Wert ought to know that a speech featuring such terms is just what the Catalan nationalists were waiting to hear, so that they could speak of the oppression - and the blindness - of the Spanish government. In the same line, his failure to appear at the congressional session where a censure motion against him was on the agenda, reeks of disdain for representative institutions, and of the arrogance he has shown in his ministerial functions.

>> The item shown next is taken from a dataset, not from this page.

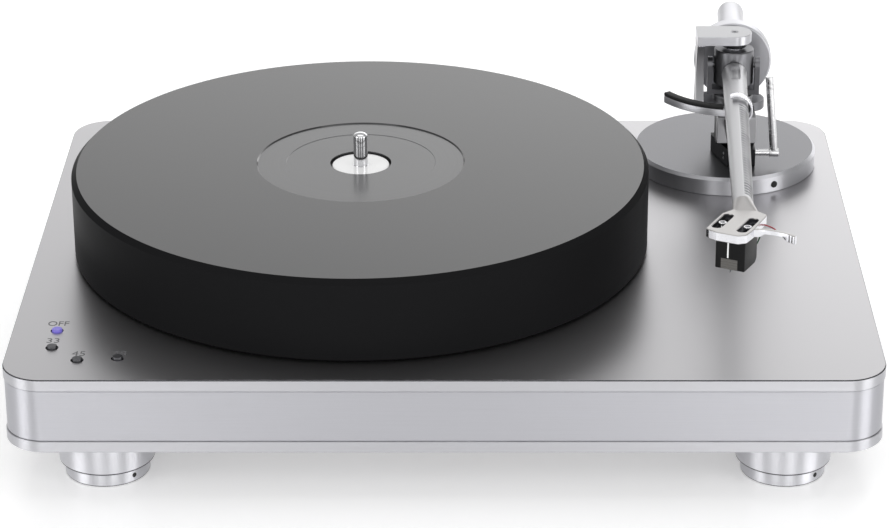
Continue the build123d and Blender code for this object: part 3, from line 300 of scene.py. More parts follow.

Artur Mas is more than aware of what connotation is about - he fairly swims in it

On the other side, Artur Mas is more than aware of what connotation is about - he fairly swims in it. None of what he says to his audience - the "Catalan people," who he is driving in the direction of national freedom - need be understood in the same sense by the adversaries. While never using the word "independence," what he says to his voters is to be understood as such by them, though his proposal would lead to a dead end: Catalonia, a state of its own within Europe, achieved in the face of a democratic Constitution, but to be left outside the EU. The contrivance is reminiscent of Voltaire's Jesuit explaining the Trinity, and also of the sleight of hand in a pea-and-shell game, where you can't tell where the pea is. Then comes Mas' rhetoric about the Madrid government's maneuver in Brussels, as if the 17th-century armies of Castile were marching on Barcelona. Surreal. But that is how totalitarianisms rose in the 1920s, and how tragedies can be repeated.

Of course if demagogy advances, it is because nobody stands in its way, except the traditional Spanish nationalism of the Popular Party. The Socialists and the Catalan Socialists must see that the problem is not one of whether Mas' referendum plan is at odds with some point of the law, but that the whole strategy of CiU constitutes a frontal attack on democracy, and on the Constitution, whether you favor independence or not.

The Socialists are still playing equivocal games with the Catalan nationalists. All we need now is for Joaquín Almunia, a sometime leader of the Socialists but long since retired to a top post in Brussels, to come out in favor of independence for Scotland, and to declare that the EU's recent letter dismissing the possibility of European membership for an independent Catalonia was written in "bad faith." Meanwhile Rubalcaba and other Socialists babble on vaguely about an undefined "federalism."